When you ponder on the past you live with regrets or concerns about what happened and you’re powerless to do anything about it. When you’re worried about the future you fret and worry over what hasn’t happened and you can’t do anything about that, either.

It’s not where you want to live, trust me.

So, choose to live in the present. Because your ego can’t survive when you live in the present moment. However, if you constantly living in the past or the future, the ego is always present, clouding your judgement with emotions and worry. Being present allows the ego to dissolve and go away. Living in the now is like doing an awake meditation. It comes from practice. You catch yourself and say, “Wow! I’m in the present moment right now.”

In his book “Peace in the Present Moment,” Eckhart Tolle, the guru of living in the now, says, “If you’re at peace you’re living in the present.”

Just before digging into this chapter I was driving. My mind was going in many different directions flashing back and forth to various times of my life from the past. It was so bizarre, as if I was reliving my past. Kiddingly I thought, maybe I’m getting close to death.

My thoughts were literally pinging with instances from my life reminding me of events that aren’t necessarily in alignment with how I live today. The experience was definitely rattling my cage and I could feel my emotions being impacted.

I thought maybe my mind is cleaning house, getting rid of extra junk that’s still hanging around. I hadn’t thought about most of those events in years. Some past experiences were vivid, banging around in my head over and over. They were brought to the surface and then I mentally did my best to toss them out.

Rather than going away, they lingered. I found myself wondering, why am I brooding over this stupid stuff from my past, years ago? In some of those flashes from my past they were of me as a boy, not even 12 years old.

It was strange to me that those events could still effect my emotions and bring me down as they popped up. The truth is I let them do it. I certainly wasn’t living in the present while I was mulling over these experiences, letting myself get caught up in negative feelings.

As I realized what I was doing, I stopped and said to myself “I’m okay right now.” Saying this reminded me to return to the present and to stop thinking about the past or worry about the future.

I did some research on the notion of being present and I discovered something drawn from the Bible called “The Jesus Attitudes.” It suggests we adopt a mindset or attitude of three emotions which have a lot to do with being present:

Nothing to hide.

Nothing to prove.

Nothing to lose.

By practicing these three attitudes you will grow accustomed to living in the present moment.

Why is being present important? It puts you in a mindset that’s open, joyful and keeps your eyes open and aware. Living in the present you’re more likely to have better memory and greater clarity. You comprehend more clearly. Being present is also a way to respect and validate others.

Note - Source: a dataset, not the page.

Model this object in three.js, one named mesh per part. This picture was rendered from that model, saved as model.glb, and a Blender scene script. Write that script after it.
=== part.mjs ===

Many people spend little time listening. Instead they try to figure out what they’ll say in response as you talk to them, which removes them from the present moment. That’s the ego stepping in, trying to one up the person they’re supposed to be with in conversation.

Ego replies with, “This is what I think” and passes judgment. Contrast that to when you’re in the present moment. It’s difficult to be critical or disapproving because you’re actually listening. You’re less likely to judge because you’re not thinking about your past experiences or future worries. You’re listening to the other person in the now.